この記事をまとめると
■ラリーといえばパリ・ダカールラリーが有名だ■1992年に「パリ-モスクワ-北京ラリー」というラリーが開催された
■1万6000キロもの距離を27日間かけて走り抜けた
とんでもないラリーが開催されていた!
クロスカントリーラリーあるいはラリーレイドといえば、多くの読者が「パリ-ダカール・ラリー」、通称“パリ・ダカ”を思い浮かべることだろう。
たしかに1979年にスタートした“パリ・ダカ”は、1981年にFIAの公認イベントに昇格。それ以降、三菱を筆頭にポルシェ、プジョー、シトロエン、日産など数多くの自動車メーカーが参入するようになり、クロスカントリーの代名詞となるイベントとして定着した。
1979年の初開催ではフランス・パリをスタートし、ヨーロッパを南下してアフリカ大陸へ上陸。セネガルの首都・ダカールでゴールを迎える過酷なルートで、その後はスタート地/ゴール地を変えながらも、ヨーロッパ大陸とアフリカ大陸を中心に開催。社会情勢の関係により、2009年からはアルゼンチンやチリ、パラグアイ、ペルーを中心とする南米大陸、経済状況の悪化で2020年からは中東のサウジアラビアを舞台に“ダカール・ラリー”として開催されるなど、エリアを変えながらも世界でもっとも過酷なラリーとして定着しているが、その“パリ・ダカ”を凌ぐほど、スケールの大きなクロスカントリーラリーが行われていたことをご存じだろうか?

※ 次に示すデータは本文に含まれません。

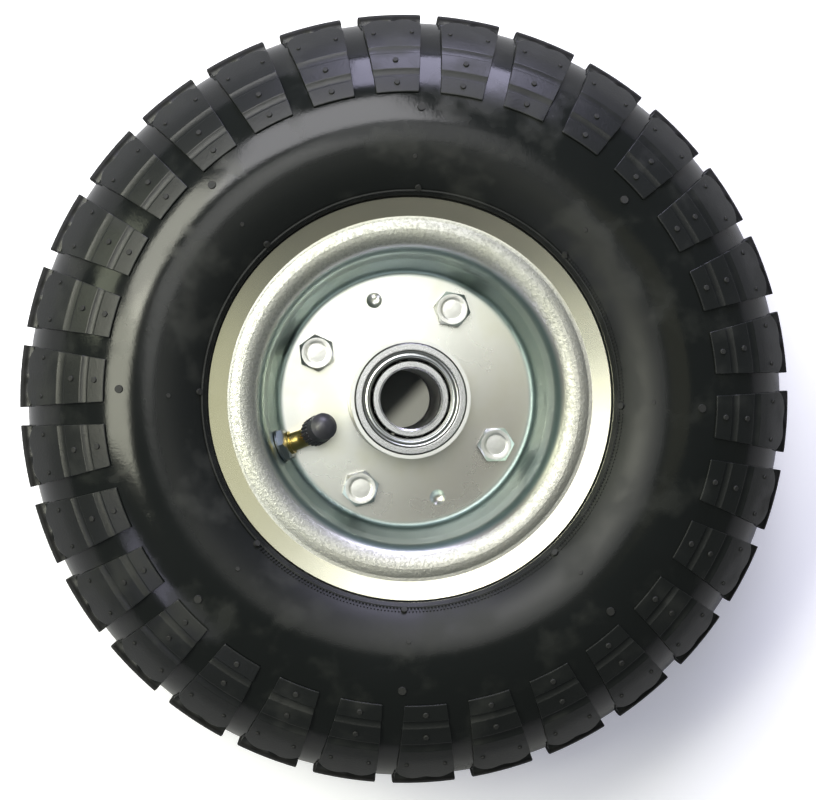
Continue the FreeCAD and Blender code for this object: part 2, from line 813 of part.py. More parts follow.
# The flat washer bears on the curved wall with its edge.
wall_rise = size("valve_washer_diameter ^ 2 / 4 / (bead_seat_diameter - 4 * rim_sheet)")
washer_seat = wall_rise + size("bolt_hole_gap")
washer_ring = primitive(
    "Cylinder",
    "valve_washer_ring",
    valve_frame(washer_seat).multiply(spot(rotation=ALONG_X)),
    Radius="valve_washer_diameter / 2",
    Height="valve_washer_thickness",
)
washer_hole = primitive(
    "Cylinder",
    "valve_washer_hole",
    valve_frame(washer_seat).multiply(spot(rotation=ALONG_X)),
    Radius="valve_diameter / 2 + bolt_hole_gap",
    Height="valve_washer_thickness",
)
keep(cut("valve_washer_cut", washer_ring, washer_hole), "valve_washer")
nut_body = hexagon("valve_nut_body", "valve_nut_height", "valve_nut_flats / 2 / cos(30)")
nut_hole = primitive(
    "Cylinder", "valve_nut_thread", Radius="valve_diameter / 2 + bearing_fit", Height="valve_nut_height"
)
valve_nut = cut("valve_nut_cut", nut_body, nut_hole)
nut_seat = washer_seat + size("valve_washer_thickness")
valve_nut.Placement = valve_frame(nut_seat).multiply(spot(rotation=ALONG_X))
keep(valve_nut, "valve_nut")

# Valve core. A barrel screwed into the mouth, with a sprung pin that opens when it is pressed.
core = turned(
    "core",
    [
        ("pin_diameter / 2 + pocket_gap", "-core_length"),
        ("core_diameter / 2 - ring_chamfer", "-core_length"),
        ("core_diameter / 2", "-core_length + ring_chamfer"),
        ("core_diameter / 2", "-pin_collar_height"),
        ("core_bore / 2", "-pin_collar_height"),
        ("core_bore / 2", "-core_length + core_bore / 2"),
        ("pin_diameter / 2 + pocket_gap", "-core_length + core_bore / 2"),
    ],
)
core.Placement = at_mouth(size("valve_mouth_length"))
keep(core, "valve_core")
collar_z = "(-pin_collar_height - 2 * pin_collar_height)"
pin = turned(
    "pin",
    [
        ("0", "-core_length - pin_collar_height"),
        ("pin_diameter / 2", "-core_length - pin_collar_height"),
        ("pin_diameter / 2", collar_z),
        ("pin_collar / 2", collar_z),
        ("pin_collar / 2", f"{collar_z} + pin_collar_height"),
        ("pin_diameter / 2", f"{collar_z} + pin_collar_height"),
        ("pin_diameter / 2", "-pin_setback"),
        ("0", "-pin_setback"),
    ],
)
pin.Placement = at_mouth(size("valve_mouth_length"))
keep(pin, "valve_pin")

coil_low = size("-core_length + core_bore / 2 + spring_wire")
coil_high = size(f"{collar_z} - spring_wire")
coil_r = size("(pin_collar + pin_diameter) / 4 + spring_wire / 4")
helix = Part.makeHelix((coil_high - coil_low) / size("spring_turns"), coil_high - coil_low, coil_r)
wire_end = Part.Wire(
    Part.makeCircle(size("spring_wire / 2"), FreeCAD.Vector(coil_r, 0, 0), FreeCAD.Vector(0, 1, 0))
)
core_spring = doc.addObject("Part::Feature", "core_spring_coil")
core_spring.Shape = Part.Wire(helix).makePipeShell([wire_end], True, True)
core_spring.Placement = at_mouth(size("valve_mouth_length") + coil_low)
keep(core_spring, "core_spring")

# Dust cap. Moulded plastic: domed top, ribbed skirt and a thin rubber seal inside.
cap_bore = "(valve_diameter / 2 + cap_gap)"
cap_z = "(valve_mouth_length + cap_seal_thickness + 2 * cap_gap + cap_top_wall - cap_length)"
cap_top = f"({cap_z} + cap_length)"
dome_rise = "(cap_diameter / 6)"
dome_radius = f"((cap_diameter * 0.4) ^ 2 + {dome_rise} ^ 2) / (2 * {dome_rise})"
cap_body = turned(
    "cap",
    [
        (cap_bore, cap_z),
        ("cap_diameter / 2", cap_z),
        ("cap_diameter / 2", f"{cap_top} - {dome_rise} - cap_diameter / 10"),
        ("cap_diameter * 0.4", f"{cap_top} - {dome_rise}", dome_radius, "right"),
        ("0", cap_top),
        ("0", f"{cap_top} - cap_top_wall"),
        (cap_bore, f"{cap_top} - cap_top_wall"),
    ],
)
cap_rib = sketch_on(cap_body, "XY_Plane", "cap_rib")
cap_rib.setExpression("AttachmentOffset.Base.z", bound(cap_z))
rib_half = "cap_rib_width / 2"
outline(
    cap_rib,
    [
        ("cap_diameter / 2 - cap_gap", f"-{rib_half}"),
        ("cap_skirt_diameter / 2", f"-{rib_half}"),
        ("cap_skirt_diameter / 2", rib_half),
        ("cap_diameter / 2 - cap_gap", rib_half),
    ],
)
rib_pad = cap_body.newObject("PartDesign::Pad", "cap_rib_pad")
rib_pad.Profile = cap_rib
rib_pad.setExpression("Length", bound("cap_skirt_height"))
around(cap_body, rib_pad, "cap_rib_count", "cap_ribs")
cap_body.Placement = at_mouth()
keep(cap_body, "valve_cap")
seal = primitive(
    "Cylinder",
    "cap_seal_disc",
    at_mouth(size("valve_mouth_length + cap_gap")),
    Radius=f"{cap_bore} - cap_gap",
    Height="cap_seal_thickness",
)
keep(seal, "cap_seal")

# Sections of the soft parts. A path runs on the +Z side to the crown and is mirrored back.
lip_foot = f"({lip_face} - rim_sheet)"
arc_r = f"({lip_face} + sidewall_bulge)"
belly_r = f"({flange_r} + belly_reach)"
crown_r = f"({belly_r} + {arc_r})"
tyre_r = f"({crown_r} + groove_depth)"


def there_and_back(corners):
    """A path of the +Z side that ends on z = 0, and then the same path back on the -Z side."""
    back = [
        (corners[n][0], f"-({corners[n][1]})", *corners[n - 1][2:])
        for n in range(len(corners) - 1, 0, -1)
    ]
    return corners[:-1] + back + [(corners[0][0], f"-({corners[0][1]})")]


def turned_over(corners):
    """The same path mirrored in the wheel's middle plane."""
    other = {"left": "right", "right": "left"}
    return [
        (c[0], f"-({c[1]})", *((c[2], other[c[3]]) if len(c) > 2 else ())) for c in corners
    ]


def level_arc(across, rise):
    """The radius of an arc that passes a point and runs level at its top, so far across and up."""
    return f"((({across}) ^ 2 + ({rise}) ^ 2) / (2 * ({rise})))"


def tyre_inside(gap):
    """The tyre's inside from the bead toe to the crown, moved into the hollow by a gap."""
    inner_arc = f"({arc_r} - sidewall_thickness - {gap})"
    neck_z = f"({lip_foot} - bead_gap - bead_wall - {gap})"
    neck_rise = "rim_sheet + sidewall_bulge + bead_gap + bead_wall - sidewall_thickness"
    neck_arc = level_arc(f"belly_reach - {gap}", neck_rise)
    return [
        (f"(bead_seat_diameter / 2 + rim_sheet + {gap})", f"(bead_toe_height - {gap})"),
        (f"({flange_r} + {gap})", neck_z, neck_arc, "left"),
        (belly_r, inner_arc, inner_arc, "left"),
        (f"({belly_r} + {inner_arc})", "0"),
    ]


# Inner tube. A closed butyl ring that lies just clear of the tyre's inside and of the rim's walls.
def tube_section(depth):
    """The tube's outside, or its inside at a depth in the wall."""
    reach = f"(tube_gap + {depth})"
    well_z = "(bead_seat_bottom / 2)"
    well_r = (
        "(bead_seat_diameter / 2 - (bead_seat_top - bead_seat_bottom) * tan(bead_seat_taper)"
        f" - (bead_seat_bottom - {well_z}) * tan(drop_wall_lean) + 4 / 3 * {reach})"
    )
    foot = [
        (well_r, well_z),
        (f"(bead_seat_diameter / 2 + {reach})", f"(bead_seat_bottom - {depth})"),
    ]
    return there_and_back(foot + tyre_inside(reach))


tube = turned("tube", tube_section("0"), tube_section("tube_wall"))
tube_hole = primitive(
    "Cylinder",
    "tube_valve_hole",
    valve_frame(-size("valve_foot_diameter")).multiply(spot(rotation=ALONG_X)),
    Radius="valve_foot_diameter / 2 + tube_gap",
    Height="valve_foot_diameter",
)
keep(cut("tube_open", tube, tube_hole), "inner_tube")


# Tyre. The carcass is one turned section with its beads and a fine line beside each flange.
edge_gap = "(10 * bead_gap)"
lower_arc = level_arc(f"belly_reach - {edge_gap}", "sidewall_bulge - sidewall_stand")


def on_lower_arc(gap):
    """The height of the lower sidewall at a gap outside the flange's edge."""
    return f"({arc_r} - {lower_arc} + sqrt({lower_arc} ^ 2 - (belly_reach - {gap}) ^ 2))"


def tyre_outside():
    """The carcass outside from the bead toe, round the flange and the sidewall to the crown."""
    heel_arc = "((flange_roll_radius - rim_sheet) * 7 / 8)"
    heel_z = f"({lip_foot} - bead_gap - {heel_arc})"
    base_r = "(bead_seat_diameter / 2 + 2 * bead_gap)"
    toe_r = f"({base_r} - ({heel_z} - bead_toe_height) * tan(bead_seat_taper))"
    line_in = "(rim_line_gap - rim_line_height / 2)"
    line_out = "(rim_line_gap + rim_line_height / 2)"
    line_top = f"({on_lower_arc('rim_line_gap')} + rim_line_height)"
    return [
        (toe_r, "bead_toe_height"),
        (base_r, heel_z, heel_arc, "left"),
        (f"({base_r} + {heel_arc})", f"({heel_z} + {heel_arc})"),
        (f"({flange_r} + {edge_gap})", f"({lip_foot} - bead_gap)"),
        (f"({flange_r} + {edge_gap})", on_lower_arc(edge_gap)),
        (f"({flange_r} + {line_in})", on_lower_arc(line_in)),
        (f"({flange_r} + {line_in})", line_top),
        (f"({flange_r} + {line_out})", line_top),
        (f"({flange_r} + {line_out})", on_lower_arc(line_out), lower_arc, "left"),
        (belly_r, arc_r, arc_r, "left"),
        (crown_r, "0"),
    ]


carcass = turned(
    "carcass", there_and_back(tyre_outside()) + turned_over(there_and_back(tyre_inside("0")))
)

# Tread band. Thirty straight lugs right across the tyre, each with two grooves on its shoulders
# and one groove on each side of its crown. Slots part the lugs, and the band's root lies in the carcass.
tread_arc = f"({arc_r} - shoulder_ease)"
tread_r = f"({belly_r} + groove_depth + shoulder_ease)"
root_arc = f"({arc_r} - lug_root_depth)"


def at_drop(drop, depth="0"):
    """A point of the tread so far in from the tyre's outer radius, at a depth below its surface."""
    out = f"({tread_arc} - {drop})"
    share = f"(1 - {depth} / {tread_arc})"
    return (f"({tread_r} + {out} * {share})", f"(sqrt({tread_arc} ^ 2 - {out} ^ 2) * {share})")


def at_height(z, depth="0"):
    """A point of the tread at a height over the middle plane, at a depth below its surface."""
    share = f"(1 - {depth} / {tread_arc})"
    return (f"({tread_r} + sqrt({tread_arc} ^ 2 - ({z}) ^ 2) * {share})", f"(({z}) * {share})")


def groove(spot_at, places, depth):
    """A square groove in the tread between its first and its second lip."""
    first, second = (f"({place})" for place in places)
    floors = [spot_at(first, depth), spot_at(second, depth)]
    return [spot_at(first), *floors, (*spot_at(second), tread_arc, "left")]


def rib_groove(drop):
    lips = (f"{drop} + rib_groove_width / 2", f"{drop} - rib_groove_width / 2")
    return groove(at_drop, lips, "rib_groove_depth")


crown_lips = (
    "crown_groove_place + crown_groove_width / 2",
    "crown_groove_place - crown_groove_width / 2",
)
lug_top = [
    (*at_drop("lug_reach"), tread_arc, "left"),
    *rib_groove("buttress_groove_drop"),
    *rib_groove("shoulder_groove_drop"),
    *groove(at_height, crown_lips, "crown_groove_depth"),
    (tyre_r, "0"),
]
root_end_z = f"sqrt({root_arc} ^ 2 - ({arc_r} + groove_depth - lug_reach) ^ 2)"
lug_root = [
    (f"({tyre_r} - lug_reach)", root_end_z, root_arc, "left"),
    (f"({belly_r} + {root_arc})", "0"),
]
band = turned("band", there_and_back(lug_top) + turned_over(there_and_back(lug_root)))
band.AllowCompound = True
slot_sketch = sketch_on(band, "YZ_Plane", "lug_slot")
slot_sketch.setExpression("AttachmentOffset.Base.z", bound(f"{tyre_r} + groove_depth"))
outline(
    slot_sketch,
    [
        ("-lug_gap_crown / 2", "0"),
        ("-lug_gap_shoulder / 2", f"-{arc_r}"),
        ("lug_gap_shoulder / 2", f"-{arc_r}"),
        ("lug_gap_crown / 2", "0"),
        ("lug_gap_shoulder / 2", arc_r),
        ("-lug_gap_shoulder / 2", arc_r),
    ],
)
slot = band.newObject("PartDesign::Pocket", "lug_slot_cut")
slot.Profile = slot_sketch
slot.setExpression("Length", bound("lug_reach + 3 * groove_depth"))
slot_sketch.Visibility = False
around(band, slot, "lug_count", "lug_slots")
# A lug's middle faces the valve.
band.Placement = about_axle(size("180 / lug_count"), 0)
keep(joined("tyre_solid", carcass, band), "tyre")

# Checks, then one file for each sub-part.
doc.recompute()
for thing in doc.Objects:
    if {"Invalid", "Error"} & set(thing.State):
        raise SystemExit(f"{thing.Name} failed: {thing.State}")
for node in nodes:
    shape = node.Shape
    if shape.isNull() or not shape.isValid() or not shape.Solids:
        raise SystemExit(f"{node.Label} has no valid solid")

os.makedirs("parts", exist_ok=True)
for node in nodes:
    node.Shape.exportStep(f"parts/{node.Label}.step")
print(f"{len(nodes)} sub-parts written")
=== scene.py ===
import math

import bmesh
import bpy
from mathutils import Matrix, Vector


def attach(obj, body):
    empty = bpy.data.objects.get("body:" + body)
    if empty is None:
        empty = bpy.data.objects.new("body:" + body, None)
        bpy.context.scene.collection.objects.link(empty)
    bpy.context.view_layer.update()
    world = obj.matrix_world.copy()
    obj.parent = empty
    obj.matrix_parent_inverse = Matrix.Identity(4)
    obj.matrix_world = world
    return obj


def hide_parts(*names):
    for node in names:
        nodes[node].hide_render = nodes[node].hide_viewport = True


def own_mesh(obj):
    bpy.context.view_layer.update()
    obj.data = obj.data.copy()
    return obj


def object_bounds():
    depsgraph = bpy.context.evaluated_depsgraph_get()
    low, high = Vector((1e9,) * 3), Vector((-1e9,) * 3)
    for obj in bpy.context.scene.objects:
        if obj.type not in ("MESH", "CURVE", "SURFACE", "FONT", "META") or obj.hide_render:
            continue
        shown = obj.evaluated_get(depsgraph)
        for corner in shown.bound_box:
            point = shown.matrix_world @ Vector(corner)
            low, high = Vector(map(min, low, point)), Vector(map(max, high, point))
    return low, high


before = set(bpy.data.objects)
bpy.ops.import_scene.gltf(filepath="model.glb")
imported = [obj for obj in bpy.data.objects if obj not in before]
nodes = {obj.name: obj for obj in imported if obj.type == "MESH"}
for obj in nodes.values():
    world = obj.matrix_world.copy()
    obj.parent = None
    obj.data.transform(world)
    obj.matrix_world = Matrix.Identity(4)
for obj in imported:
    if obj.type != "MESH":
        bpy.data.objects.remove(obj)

# Sections and pieces are set out in millimetres. Finishes, lamps and the camera work in metres.
cad_box = [list(corner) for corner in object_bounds()]
MM = 0.001
FULL_TURN = 2 * math.pi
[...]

そのラリーが1992年に開催された伝説のラリー「パリ-モスクワ-北京ラリー」だ。文字どおり、フランスのパリをスタートし、ロシアのモスクワを経て、中国の北京でゴールするラリーで、ユーラシア大陸を横断するルートで開催。パリ-ダカにおける最長ルートが1986年1月1~21日の21日間に渡って開催された第8回大会の1万5000km、通過国にして「パリ→アルジェリア→ニジェール→マリ→ブルキナファソ→セネガル」の6カ国だったが、1992年9月1~27日の27日間にかけて開催されたパリ-モスクワ-北京ラリーでは1万6000km、通過国にして「フランス→ベルギー→ドイツ→ポーランド→ベラルーシ→ロシア→カザフスタン→トルクメニスタン→ウズベキスタン→キルギスタン→中国」と11カ国を跨いで開催された。

まさに想像を絶するスケールのラリーだが、同ラリーの原型となったのは、1907年に開催された「北京-パリ モーターチャレンジ」だった。文字どおり、北京をスタートしてパリでゴールする過酷なラリーで、距離にして1万6000km、日数にして2カ月間に渡って開催。参加台数は5台で完走したのは3台というサバイバルラリーだったが、このアドベンチャーラリーが85年のときを経て復活したのである。
開催は2回だけ!
1992年に開催されたパリ-モスクワ-北京ラリーには、19カ国から161台がエントリー。うち出走したのは153台で、四輪部門には93台がユーラシア大陸の横断に挑んだ。
なかでも、四輪部門には当時のパリ・ダカ“と同様にZXラリーレイドを投入するシトロエンとパジェロを投入する三菱の2大ワークスが激しいトップ争いを展開。同ラリーには日本人ドライバーの篠塚建次郎も参戦していたが、上位争いを繰り広げながらもオルタネーターのトラブルにより、4位でフィニッシュすることとなった。

結局、サービスごとに主要パーツを交換する物量作戦を採用したシトロエンのピエール・ラルティーグが同大会を制覇。三菱のアーウィン・ウェーバーが2位、同チームのブルーノ・サビーが3位に入賞した。
この空前絶後のスケールを持つパリ-モスクワ-北京ラリーは、それから3年後の1995年8月5~26日に第2回大会として「パリ-モスクワ-ウランバートル-北京ラリー」が開催されたが、同大会を最後に“パリ-北京”が開催されることはなかった。

ユーラシア大陸を横断する同ラリーは、ドラマチックで、ロマンに溢れる大会だったが、現在、ロシアはウクライナへ侵攻中にあるなど、社会情勢が不安定であるだけに、もう2度とユーラシア大陸を横断するラリーが開催されることはないだろう。